“A inocência da história (de que terá tido uma queda acidental) contrastava com a gravidade e com os sinais evidentes de agressão. Tinha hemorragias várias e estava em coma”, disse Maria Deolinda Barata, pediatra e directora da Unidade de Cuidados Intensivos do Hospital D. Estefânia, durante uma sessão do julgamento da ama da criança, que decorre no tribunal de Torres Vedras.
“Estas agressões (que também causaram a perda da visão direita) foram responsáveis pelas sequelas que apresentava (e apresenta). Resultaram deste episódio e de antigos”, sublinhou a médica quando questionada pelos juízes que estão a julgar a ama da criança.
A médica estava de serviço no dia 9 de Março de 2002 quando a unidade de cuidados intensivos do D. Estefânia recebeu a criança transferida do Centro Hospitalar de Torres Vedras.
A ama da criança é acusada dos crimes de maus-tratos, ofensa à integridade física qualificada e abandono, praticados sobre o bebé.
Segundo o depoimento da médica, além das lesões que a levaram naquele dia ao hospital, a criança tinha sinais de ter sido “abanada” e “lesões mais antigas como uma fractura antiga da tíbia esquerda”.
A pediatra lembrou ainda que durante o período de internamento (17 dias nos cuidados intensivos e três meses no hospital), a criança começou a ter convulsões e teve dificuldades respiratórias, tendo por isso de estar ventilada durante uma semana.
Com este quadro, concluiu a pediatra, “ia ficar inexoravelmente marcada com sequelas para a vida. Sequelas neurológicas bastante graves, motoras, cognitivas e sensoriais. Um atraso global significativo”.

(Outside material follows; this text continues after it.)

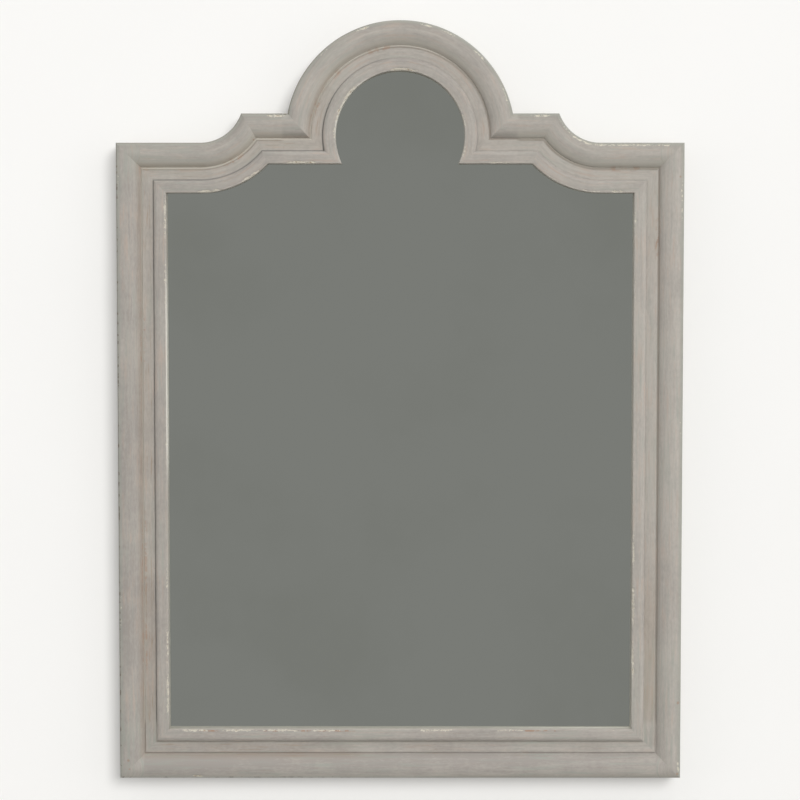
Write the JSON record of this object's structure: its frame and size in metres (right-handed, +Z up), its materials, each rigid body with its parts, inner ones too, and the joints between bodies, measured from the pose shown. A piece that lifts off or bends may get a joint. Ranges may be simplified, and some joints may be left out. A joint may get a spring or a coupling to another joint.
{
  "type": "overmantel mirror",
  "caption": "Wall mirror in a moulded, painted wood frame with stepped shoulders, hollow curves and a round arch, with swinging D rings on its back to hang it by.",
  "frame": {"origin": "on the wall's surface, midway between the hinge lines of the two D rings on the back", "axes": "+Z up, +X to the right as seen from the front, +Y towards the wall; the glass faces -Y"},
  "size_m": [0.9, 0.054, 1.2083],
  "materials": {
    "painted_wood": "distressed pale grey paint, brushed, with worn cream edges and brown wax in the quirks",
    "mirror": "silvered glass",
    "bare_wood": "sawn, unfinished",
    "hardboard": "smooth hardboard",
    "brass": "brass plated steel",
    "screws": "zinc plated",
    "rubber": "matt black rubber"
  },
  "bodies": {
    "frame": {"bottom_rail": "painted_wood", "right_stile": "painted_wood", "left_stile": "painted_wood", "right_shoulder": "painted_wood", "left_shoulder": "painted_wood", "right_ledge": "painted_wood", "left_ledge": "painted_wood", "right_arch": "painted_wood", "left_arch": "painted_wood", "mitre_tongues": "bare_wood", "right_bead": "bare_wood", "left_bead": "bare_wood", "bottom_bead": "bare_wood", "top_blocks": "bare_wood", "left_lower_bumper": "rubber", "right_lower_bumper": "rubber", "left_upper_bumper": "rubber", "right_upper_bumper": "rubber", "mirror_glass": "mirror", "backing_board": "hardboard", "board_sprigs": "screws", "hanger_screws": "screws", "left_hanger_strap": "brass", "right_hanger_strap": "brass"},
    "left_ring": {"left_hanger_ring": "brass"},
    "right_ring": {"right_hanger_ring": "brass"}
  },
  "joints": [
    {"name": "left_ring_hinge", "type": "hinge", "parent": "frame", "child": "left_ring", "pos_m": [-0.421, -0.0054, 0], "axis": [1, 0, 0], "range_deg": [0, 180]},
    {"name": "right_ring_hinge", "type": "hinge", "parent": "frame", "child": "right_ring", "pos_m": [0.421, -0.0054, 0], "axis": [1, 0, 0], "range_deg": [0, 180]}
  ]
}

A médica disse ainda que a criança nasceu numa família desorganizada, fruto de uma gravidez não desejada, tendo sido entregue à avó materna e depois, quando esta adoeceu, ficou a cargo de uma ama.
De acordo com a acusação do Ministério Público, em Março de 2002, a arguida, agora com 40 anos de idade, reagiu ao choro e à recusa do bebé em comer, dando-lhe “bofetadas de forma violenta”.
A ama tê-lo-á ainda “abanado” e atirado para o chão “de forma violenta”, fazendo com que batesse com a cabeça no chão.
Na sessão desta terça-feira do julgamento decorreram também as alegações finais tendo a procuradora do Ministério Público afirmado que não tem dúvidas de que “as lesões ocorreram durante o tempo em que a criança esteve a cargo da ama”.
A procuradora disse ainda que o menor “nunca irá ter uma vida por inteiro”, pedindo “uma punição exemplar”.
Já o advogado de defesa da ama argumentou que “ninguém assistiu aos maus-tratos”, referindo que a criança tinha um historial de “negligência e de abandono” familiar.
O Ministério Público, em representação do menor, pede uma indemnização de 370 mil euros por danos patrimoniais e 70 mil euros por danos não patrimoniais.
Os hospitais de D. Estefânia e de Torres Vedras pedem uma indemnização de 3.300 euros e 1.374,64 euros, respectivamente.
A leitura do acórdão está prevista para dia 17 de Abril às 14:00.